EXERCISE.
Copy each line of the records that holds the string "More".

(CAD and scene scripts)

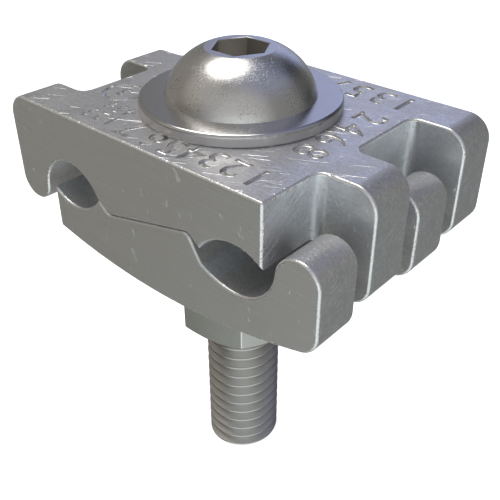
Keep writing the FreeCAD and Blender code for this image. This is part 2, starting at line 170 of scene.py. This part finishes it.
# %% Floor
FLOOR_HALF = 2.0
FLOOR_COLOUR = (0.9, 0.9, 0.9, 1)
FLOOR_ROUGH = 0.9
FLOOR_GLOW = 0.80
floor_mesh = bpy.data.meshes.new("floor")
shape = bmesh.new()
bmesh.ops.create_grid(shape, x_segments=1, y_segments=1, size=FLOOR_HALF)
bmesh.ops.translate(shape, verts=shape.verts, vec=(0, 0, cad_box[0][2]))
shape.to_mesh(floor_mesh)
shape.free()
floor = bpy.data.objects.new("floor", floor_mesh)
bpy.context.scene.collection.objects.link(floor)
floor.visible_glossy = False
paper = bpy.data.materials.new("pale_floor")
paper.use_nodes = True
paper_shader = paper.node_tree.nodes["Principled BSDF"]
paper_shader.inputs["Base Color"].default_value = FLOOR_COLOUR
paper_shader.inputs["Roughness"].default_value = FLOOR_ROUGH
paper_shader.inputs["Emission Color"].default_value = WHITE
paper_shader.inputs["Emission Strength"].default_value = FLOOR_GLOW
floor_mesh.materials.append(paper)
print("floor at", round(cad_box[0][2] / MM, 2), "mm")

# %% [markdown]
# All finishes are one shader, metal, whose colour, roughness and fine relief are mixed from patterns.
# This helper keeps the node wiring short: it adds a node, sets its plain inputs and links the rest.
# Where a finish changes from face to face, it reads a mark that the mesh gives its faces.

# %% Node helpers
NOISE_MIDDLE = 0.5
PATCHES_PER_SPACING = 0.5
PATCH_FADE = 0.04


class Finish:
    """A metal finish being wired: nodes are added by kind, with their inputs as values or links."""

    def __init__(self, name, base, roughness):
        self.material = bpy.data.materials.new(name)
        self.material.use_nodes = True
        self.tree = self.material.node_tree
        self.shader = self.tree.nodes["Principled BSDF"]
        self.shader.inputs["Metallic"].default_value = 1.0
        self.shader.inputs["Base Color"].default_value = (*base, 1)
        self.shader.inputs["Roughness"].default_value = roughness
        self.place = self.add("TexCoord").outputs["Object"]

    def add(self, kind, settings=None, **inputs):
        """A new node. Settings are its own properties, and inputs are sockets by name or by number."""
        node = self.tree.nodes.new(f"ShaderNode{kind}")
        for key, value in (settings or {}).items():
            setattr(node, key, value)
        for key, value in inputs.items():
            socket = node.inputs[int(key[1:])] if key[1:].isdigit() else node.inputs[key.replace("_", " ")]
            self.feed(socket, value)
        return node

    def feed(self, socket, value):
        """Links an output to a socket, or sets the socket to a plain value."""
        if isinstance(value, bpy.types.NodeSocket):
            self.tree.links.new(value, socket)
        else:
            socket.default_value = value

    def noise(self, scale, drawn_out=1.0, turn=(0, 0, 0), detail=2.0):
        """Cloudy pattern from 0 to 1, with so many lumps to the metre, drawn out along its own X axis."""
        turned = self.add("Mapping", {"vector_type": "TEXTURE"}, Vector=self.place, Rotation=turn,
                          Scale=(drawn_out, 1, 1)).outputs[0]
        return self.add("TexNoise", Vector=turned, Scale=scale, Detail=detail).outputs["Fac"]

    def grains(self, scale):
        """A different value from 0 to 1 in each of many small cells, like the facets of a blasted metal."""
        cells = self.add("TexVoronoi", Vector=self.place, Scale=scale).outputs["Color"]
        return self.add("SeparateColor", _0=cells).outputs[0]

    def span(self, value, low, high, to_low=0.0, to_high=1.0):
        """Maps low to high onto another span, and stops at its ends."""
        return self.add("MapRange", _0=value, _1=low, _2=high, _3=to_low, _4=to_high).outputs[0]

    def mark(self, name):
        """How far a face carries a mark that its mesh was given, from 0 to 1."""
        return self.add("Attribute", {"attribute_name": name}).outputs["Fac"]

    def math(self, operation, first, second):
        """One sum of two values, such as ADD or MULTIPLY."""
        return self.add("Math", {"operation": operation}, _0=first, _1=second).outputs[0]

    def mix(self, share, first, second):
        """Mixes two colours by a share."""
        node = self.add("Mix", {"data_type": "RGBA"}, _0=share)
        self.feed(node.inputs[MIX_FIRST], first)
        self.feed(node.inputs[MIX_SECOND], second)
        return node.outputs[MIX_RESULT]

    def blend(self, share, first, second):
        """Mixes two plain values by a share."""
        return self.add("Mix", _0=share, _2=first, _3=second).outputs[0]

    def scratches(self, turn, spacing, length, share, width=0.018):
        """Hairlines along one direction: the middle level of a long drawn-out noise, broken up by patches."""
        level = self.noise(1 / spacing, drawn_out=length / spacing, turn=turn, detail=1)
        distance = self.math("ABSOLUTE", self.math("SUBTRACT", level, NOISE_MIDDLE), 0)
        line = self.span(distance, 0.0, width, 1.0, 0.0)
        clouds = self.noise(PATCHES_PER_SPACING / spacing, turn=turn, detail=3)
        patches = self.span(clouds, 1 - share - PATCH_FADE, 1 - share)
        return self.math("MULTIPLY", line, patches)

    def relief(self, *layers):
        """Stacks height patterns, each with its depth in metres, as one bump chain."""
        normal = None
        for height, depth in layers:
            bump = self.add("Bump", Height=height, Distance=depth)
            bump.inputs["Strength"].default_value = 1.0
            if normal is not None:
                self.feed(bump.inputs["Normal"], normal)
            normal = bump.outputs["Normal"]
        self.feed(self.shader.inputs["Normal"], normal)


print("node helpers ready")

# %% [markdown]
# The jaws are cast, then cut to length, so their flat ends carry faint saw streaks across the clamp
# and a few scratches. The rest of the casting is sandy. The walls of the notches carry painted light
# high up, a lighter and bluer colour, and painted shade low down, where the gap between the jaws is
# dark. Handling has polished the edges bright. A fine noise breaks that bright band up, so that it
# looks worn and not painted.

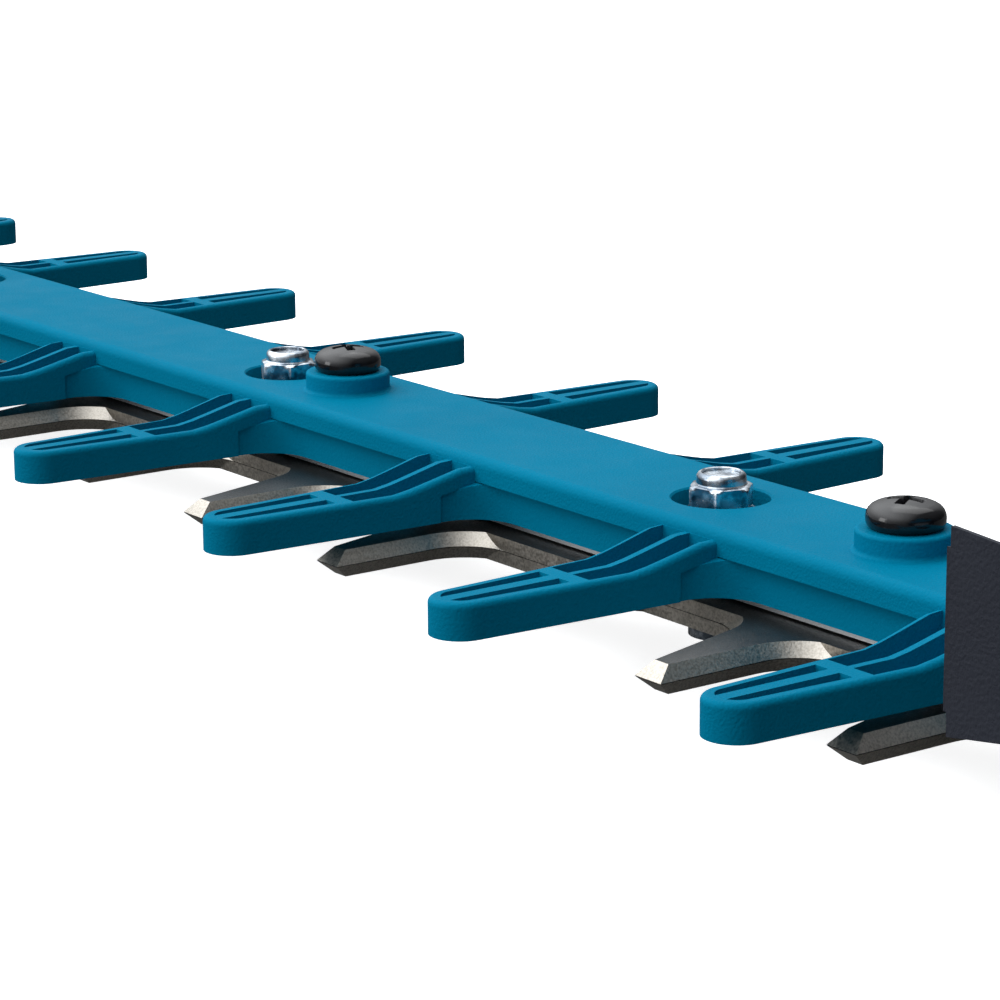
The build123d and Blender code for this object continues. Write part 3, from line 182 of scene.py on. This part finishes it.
soft_panel("overhead_panel", place=(-0.5, 0.7, 1.6), target=(-0.15, 0.0, 0.0), size=1.4, watts=5.0)
soft_panel("left_panel", place=(-0.75, -1.5, 0.42), target=(-0.2, 0.0, 0.03), size=0.6, watts=3.4)

# The guard over the bar is one moulding of teal glass-filled nylon: a long plate with staggered, cored
# fingers down both sides. Its faces have the fine, even grain of a spark-eroded mould.
teal = (0.0, 0.170, 0.292)
teal_pale = (0.0, 0.184, 0.314)


def finish_named(name, rough, metal=0.0, gloss=0.5):
    """A new surface finish with its shader's own sockets set. Returns the finish, its nodes and shader."""
    made = bpy.data.materials.new(name)
    made.use_nodes = True
    shader = made.node_tree.nodes["Principled BSDF"]
    shader.inputs["Roughness"].default_value = rough
    shader.inputs["Metallic"].default_value = metal
    shader.inputs["Specular IOR Level"].default_value = gloss
    return made, made.node_tree, shader


def speckle(tree, per_metre, detail=3.0, stretch=None):
    """Noise on the piece's own coordinates, with that many cells to a metre, longer along stretched axes."""
    place = tree.nodes.new("ShaderNodeTexCoord").outputs["Object"]
    if stretch:
        scaling = tree.nodes.new("ShaderNodeMapping")
        scaling.inputs["Scale"].default_value = stretch
        tree.links.new(place, scaling.inputs["Vector"])
        place = scaling.outputs["Vector"]
    noise = tree.nodes.new("ShaderNodeTexNoise")
    noise.inputs["Scale"].default_value = per_metre
    noise.inputs["Detail"].default_value = detail
    tree.links.new(place, noise.inputs["Vector"])
    return noise.outputs["Fac"]


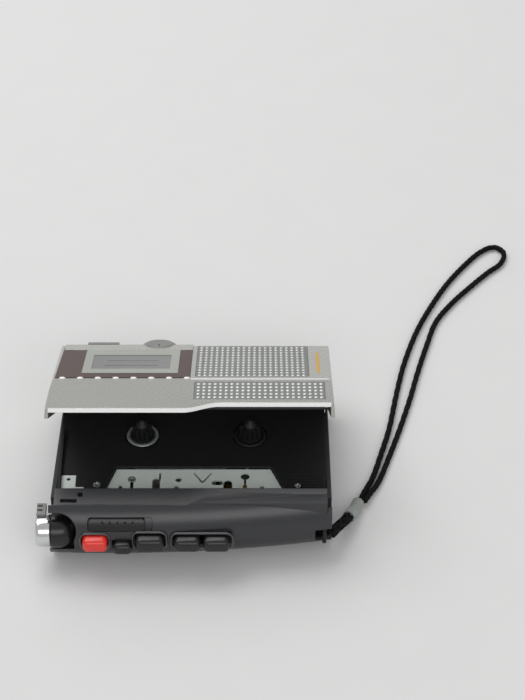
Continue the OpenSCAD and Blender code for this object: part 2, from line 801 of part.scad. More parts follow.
module cassette_springs() color(metal_color) in_lid()
    for (x = [-48, -3.4])
        along_x(x - 1.5, x + 1.5)
            polygon([[-44, 29.9], [-44, 30.2], [-30, 30.2], [-22, 29.2], [-14, 30.2], [-12, 30.2],
                [-12, 29.9], [-14, 29.9], [-22, 28.9], [-30, 29.9]]);

module volume_wheel() color([0.6, 0.6, 0.56]) in_lid()
    difference() {
        union() {
            rod_z(body_h - 2.9, body_h - 0.1, wheel_x, wheel_y, wheel_r);
            translate([wheel_x, wheel_y, body_h - 0.1]) cylinder(h = 0.9, r1 = wheel_r, r2 = 5.2, $fn = 96);
        }
        for (i = [0:35])
            translate([wheel_x, wheel_y, body_h - 4]) rotate([0, 0, 10 * i])
                translate([wheel_r + 0.15, 0, 0]) cylinder(h = 6, r = 0.4, $fn = 24);
        box(wheel_x - 0.2, wheel_x + 0.2, wheel_y - 4.8, wheel_y - 1.4, body_h + 0.4, body_h + 2);
        rod_z(20, body_h - 0.6, wheel_x, wheel_y, 1.05);
    }

module volume_pot() color([0.3, 0.3, 0.3]) in_lid() {
    box(wheel_x - 5, wheel_x + 5, -9, -1.6, body_h - 4, body_h - 3.4);
    rod_z(body_h - 5, body_h - 0.9, wheel_x, wheel_y, 1);
}

module speed_switch() color([0.35, 0.35, 0.34]) in_lid() {
    box(-43.6, -31, 0.15, knob_back, 24, knob_top);
    box(-38.9, -35.7, -2.4, 0.15, 26.9, 28.9);
}

// ---- Strap ----

module strap_post() color(chrome_color) in_case()
    rod_z(7.2, 16.6, 51.2, -76.6, 0.9);

// Ring of eight points across the path at point i
function toward(a, b) = (b - a) / norm(b - a);
function tangent(p, i) = toward(p[max(i - 1, 0)], p[min(i + 1, len(p) - 1)]);
function ring(p, i, r, sides) =
    let (t = tangent(p, i), u = toward([0, 0, 0], cross([0, 0, 1], t)), v = cross(t, u))
    [for (k = [0:sides - 1]) p[i] + r * (cos(360 * k / sides) * u + sin(360 * k / sides) * v)];

// Catmull-Rom points between the hand-set ones, so that rings sit a few diameters apart
function bend(a, b, c, d, t) = 0.5 * (2 * b + (c - a) * t + (2 * a - 5 * b + 4 * c - d) * t * t
    + (3 * b - a - 3 * c + d) * t * t * t);
function smooth(p, n) = concat([for (i = [0:len(p) - 2], k = [0:n - 1])
    bend(p[max(i - 1, 0)], p[i], p[i + 1], p[min(i + 2, len(p) - 1)], k / n)], [p[len(p) - 1]]);

module swept(p, r, sides = 8) {
    n = len(p);
    points = [for (i = [0:n - 1]) each ring(p, i, r, sides)];
    sides_faces = [for (i = [0:n - 2], k = [0:sides - 1])
        [i * sides + k, (i + 1) * sides + k, (i + 1) * sides + (k + 1) % sides,
            i * sides + (k + 1) % sides]];
    first = [for (k = [0:sides - 1]) k];
    last = [for (k = [sides - 1:-1:0]) (n - 1) * sides + k];
    polyhedron(points, concat([first, last], sides_faces), convexity = 10);
}

// Route of the cord from the ferrule, out around the loop and back to the ferrule
sleeve_path = [[54, -76.6, 12], [56, -72.4, 10.4], [58.6, -67.4, 8], [61, -62.6, 5.8]];
ferrule_path = [[61, -62.6, 5.8], [63.2, -57.4, 3.8], [65.2, -52, 2.6]];
cord_path = [[65.6, -51, 1.9], [68, -45, 1.5], [71.5, -37, 1.3], [75, -25, 1.3], [79, -10, 1.3],
    [83, 11, 1.3], [87, 29, 1.3], [93, 48, 1.3], [100, 64, 1.3], [108, 79, 1.3], [117, 92, 1.3],
    [124, 100, 1.3], [130, 103, 1.3], [134, 99, 1.3], [132, 92, 1.3], [126, 86, 1.3],
    [118, 77, 1.3], [109, 66, 1.3], [101.5, 54, 1.3], [97, 40, 1.3], [92.5, 24, 1.3],
    [88.5, 8, 1.3], [84, -8, 1.3], [79, -24, 1.3], [74, -39, 1.6], [70.2, -46.4, 2.2],
    [67.6, -51.6, 2.9]];

module strap_sleeve() color([0.1, 0.1, 0.1]) in_case() swept(smooth(sleeve_path, 2), 2.1, 12);

module strap_ferrule() color(chrome_color) in_case() swept(smooth(ferrule_path, 2), 2.5, 12);

module strap_cord() color([0.08, 0.08, 0.08]) in_case()
    swept(smooth(cord_path, 2), cord_d / 2, 8);

bottom_cover();
main_housing();
battery_door();
battery_cells();
contact_springs();
contact_plates();
deck_plate();
mechanism_chassis();
side_bracket();
supply_spindle();
takeup_spindle();
flywheel();
capstan_bearing();
idler_wheel();
drive_motor();
motor_pulley();
drive_belt();
head_slide();
tape_head();
erase_head();
pinch_arm();
pinch_roller();
base_plate();
circuit_board();
earphone_jack();
power_jack();
record_switch();
record_button();
stop_button();
play_button();
rewind_button();
forward_button();
key_spring_comb();
pause_slider();
mic_barrel();
mic_fairing();
mic_capsule();
mic_bracket();
lid_latch();
hinge_pins();
lid_spring();
case_screws();
deck_screws();
lid_shell();
window_panel();
window_lens();
speaker_grille();
speaker_cone();
speaker_magnet();
lid_liner();
cassette_springs();
volume_wheel();
volume_pot();
speed_switch();
strap_post();
strap_sleeve();
strap_ferrule();
strap_cord();
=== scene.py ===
# %% [markdown]
# # A handheld cassette dictation machine with its lid open
# The machine lies on its flat back on a pale table. Its lid stands open, so that the reel
# spindles and the bright steel mechanism plate can be seen in the cassette well.
# The frame gives every rigid piece, in metres, with +Z up. The cells below give each piece
# its material and build the soft and fine pieces that a solid model leaves plain.

# %% Load the frame
import json
import math

import bmesh
import bpy
from mathutils import Matrix, Vector


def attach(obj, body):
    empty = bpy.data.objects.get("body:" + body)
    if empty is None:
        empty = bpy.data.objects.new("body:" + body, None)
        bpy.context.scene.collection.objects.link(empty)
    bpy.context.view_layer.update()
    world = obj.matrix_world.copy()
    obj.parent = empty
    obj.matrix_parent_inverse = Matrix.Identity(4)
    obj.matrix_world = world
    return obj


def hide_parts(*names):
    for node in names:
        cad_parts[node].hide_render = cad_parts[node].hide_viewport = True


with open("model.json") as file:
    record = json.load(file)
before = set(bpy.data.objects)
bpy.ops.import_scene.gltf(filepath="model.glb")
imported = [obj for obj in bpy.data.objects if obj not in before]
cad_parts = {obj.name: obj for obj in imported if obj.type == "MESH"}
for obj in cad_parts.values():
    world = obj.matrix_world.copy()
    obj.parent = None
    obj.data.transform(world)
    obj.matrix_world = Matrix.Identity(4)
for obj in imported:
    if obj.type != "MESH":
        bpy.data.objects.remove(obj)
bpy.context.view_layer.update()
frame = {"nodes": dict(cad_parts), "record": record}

NODES = frame["nodes"]
print("pieces in the frame:", len(NODES))

# %% [markdown]
# The drawing of the machine has its own zero: the middle of the back edge of the case.
# Two shifts bring a drawn point into the frame. A point on the lid is drawn with the lid
# shut and is then turned about the hinge, because that is how a lid is designed.

# %% Places on the case and on the lid
MM = 0.001
SHIFT_X = 2.2
HINGE_Y = -3.0
HINGE_Z = 4.0
LID_OPEN = math.radians(27.6)
WHEEL_RIM_Y = 6.2
WHEEL_RIM_Z = 31.9
KEY_FACE_Y = -88.0
RIM_BACK = (WHEEL_RIM_Y - HINGE_Y) * math.cos(LID_OPEN)
RIM_BACK += (WHEEL_RIM_Z - HINGE_Z) * math.sin(LID_OPEN) + HINGE_Y
SHIFT_Y = -(KEY_FACE_Y + RIM_BACK) / 2


def on_case(x, y, z):
    """A drawn point, in millimetres, as a place in the frame."""
    return Vector(((x + SHIFT_X) * MM, (y + SHIFT_Y) * MM, z * MM))


LID_MATRIX = (
    Matrix.Translation(on_case(0, HINGE_Y, HINGE_Z))
    @ Matrix.Rotation(-LID_OPEN, 4, "X")
    @ Matrix.Translation(-on_case(0, HINGE_Y, HINGE_Z))
)


def on_lid(x, y, z):
    """A point drawn with the lid shut, where it is with the lid open."""
    return LID_MATRIX @ on_case(x, y, z)


print("shift of the drawing in mm:", SHIFT_X, round(SHIFT_Y, 3))

# %% [markdown]
# The camera looks down at the machine from in front and above, through a long lens. Its
# place and lens set the size of every piece in view, so it comes before them.

# %% Camera
CAMERA_LENS = 120
CAMERA_DOWN = 43.5
SENSOR_WIDTH = 27.0
camera_data = bpy.data.cameras.new("camera")
camera_data.lens = CAMERA_LENS
camera_data.sensor_fit = "HORIZONTAL"
camera_data.sensor_width = SENSOR_WIDTH
camera_data.clip_end = 10
camera = bpy.data.objects.new("camera", camera_data)
bpy.context.scene.collection.objects.link(camera)
camera.location = on_case(27.4, -678.3, 680.0)
camera.rotation_euler = (math.radians(90 - CAMERA_DOWN), 0, 0)
bpy.context.scene.camera = camera
print("camera lens in mm:", CAMERA_LENS)

# %% [markdown]
# Every finish is a procedural material. One function lays the same few layers over a base
# colour: a slow drift in tone, fine grain in the roughness, a slight bump, and dust. A
# bevel in the shader rounds the sharp edges of moulded and pressed pieces.

# %% Material kit


def add(tree, kind, **inputs):
    """A shader node with some of its sockets set."""
    node = tree.nodes.new(kind)
    for name, value in inputs.items():
        node.inputs[name.replace("_", " ")].default_value = value
    return node


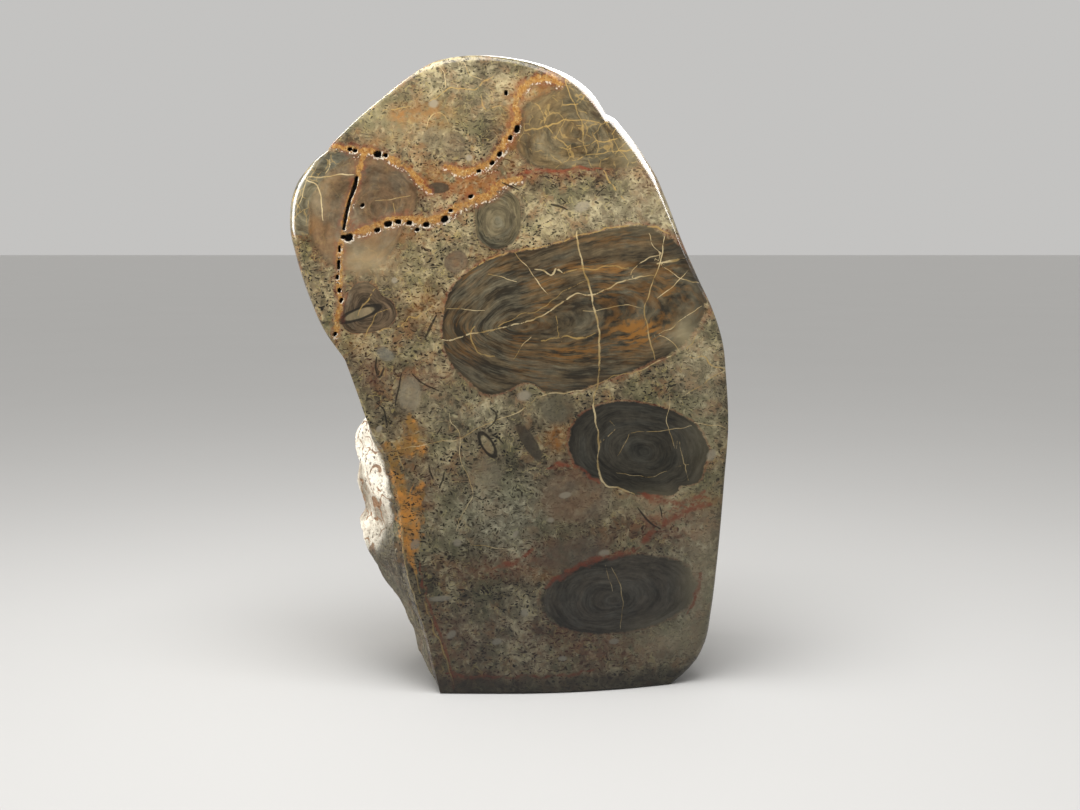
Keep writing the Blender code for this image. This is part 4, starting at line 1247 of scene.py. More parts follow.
def fabric_group():
    """Matrix Fabric: limestone packed with grains, dark dashes, dots and fine olive threads."""
    graph, given, result = new_group(
        "matrix_fabric",
        (("Position", "Vector"), ("Ground", "Color"), ("Pale", "Color"), ("Deep", "Color"),
         ("Thread", "Color"), ("Dark", "Color"), ("Rust", "Color"), ("Olive", "Color")),
        (("Color", "Color"), ("Dark Mask", "Float")),
    )
    position = given["Position"]
    # Grain of three sizes, on a place bent by a slow drift, gives the dark and the pale ground
    drift = graph.noise_colour(position, 0.35, 2.0)
    drift = graph.scaled(graph.vector_math("SUBTRACT", drift, (0.5, 0.5, 0.5)), 2.6)
    bent = graph.vector_math("ADD", position, drift)
    broad = graph.noise(position, 0.09, 3.0, 0.6)
    middle = graph.noise_node(bent, 0.42, 3.0, 0.6)
    fine = graph.noise(bent, 1.05, 3.0, 0.7)
    grain = graph.times_plus(middle.outputs["Fac"], 0.7, graph.times(fine, 0.55))
    grain = graph.times_plus(broad, 0.75, grain)
    colour = graph.mix(graph.step(grain, 1.01, 0.77), given["Ground"], given["Deep"])
    colour = graph.mix(graph.step(grain, 0.96, 1.28), colour, given["Pale"])
    # Greenish and rusty parts, and fine threads where a noise crosses its middle
    hue = graph.noise(position, 0.11, 4.0, 0.65)
    colour = graph.over(colour, given["Olive"], graph.step(hue, 0.52, 0.36), 0.5)
    rust = graph.noise(bent, 0.22, 5.0, 0.7)
    colour = graph.over(colour, given["Rust"], graph.step(rust, 0.5, 0.66), 0.7)
    thread = graph.noise(bent, 0.6, 1.5, 0.5, 0.8)
    thread = graph.step(graph.math("ABSOLUTE", graph.minus(thread, 0.5)), 0.034, 0.012)
    patchy = graph.step(middle.outputs["Color"], 0.42, 0.58)
    thread = graph.times(thread, patchy, 0.5)
    colour = graph.mix(thread, colour, given["Thread"])
    # Larger spots: the scale of their cells, the random tone above which a cell has one, and the
    # spot's reach, tint and strength
    spots = ((0.5, 0.66, 0.3, "Pale", 0.4), (0.26, 0.7, 0.36, "Deep", 0.6))
    for scale, above, reach, tint, strength in spots:
        cell = graph.cells(bent, scale)
        spot = graph.step(cell.outputs["Distance"], reach, 0.6 * reach)
        spot = graph.times(spot, graph.step(cell.outputs["Color"], above, above + 0.04))
        colour = graph.over(colour, given[tint], spot, strength)
    # Dark dashes and dots: the turn and scale of their cells, their reach, and the random tone above
    # which a cell has one
    dark = None
    crowd = graph.step(graph.noise(position, 0.14, 2.0), 0.36, 0.6)
    kinds = (
        ((0.0, 0.6, 0.0), (0.5, 0.8, 1.5), 0.30, 0.45),
        ((0.3, -0.7, 0.2), (0.45, 0.8, 1.7), 0.29, 0.48),
        ((0.1, 1.3, -0.2), (0.26, 0.6, 1.5), 0.26, 0.68),
        ((0.0, 0.2, 0.4), (0.9, 0.9, 1.0), 0.36, 0.5),
        ((0.5, 0.1, 0.1), (1.7, 1.7, 1.7), 0.34, 0.5),
    )
    for turn, scale, reach, above in kinds:
        cell = graph.cells(graph.turned(bent, turn, scale), 1.0)
        spot = graph.step(cell.outputs["Distance"], reach, 0.6 * reach)
        keep = graph.step(cell.outputs["Color"], above, above + 0.03)
        spot = graph.times(spot, keep)
        dark = spot if dark is None else graph.larger(dark, spot)
    dark = graph.times(dark, graph.times_plus(crowd, 0.25, 0.75))
    graph.feed(result["Color"], graph.mix(dark, colour, given["Dark"]))
    graph.feed(result["Dark Mask"], dark)
    return graph.tree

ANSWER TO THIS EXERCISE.
Continue the OpenSCAD and Blender code for this object: part 2, from line 801 of part.scad. More parts follow.
Keep writing the Blender code for this image. This is part 4, starting at line 1247 of scene.py. More parts follow.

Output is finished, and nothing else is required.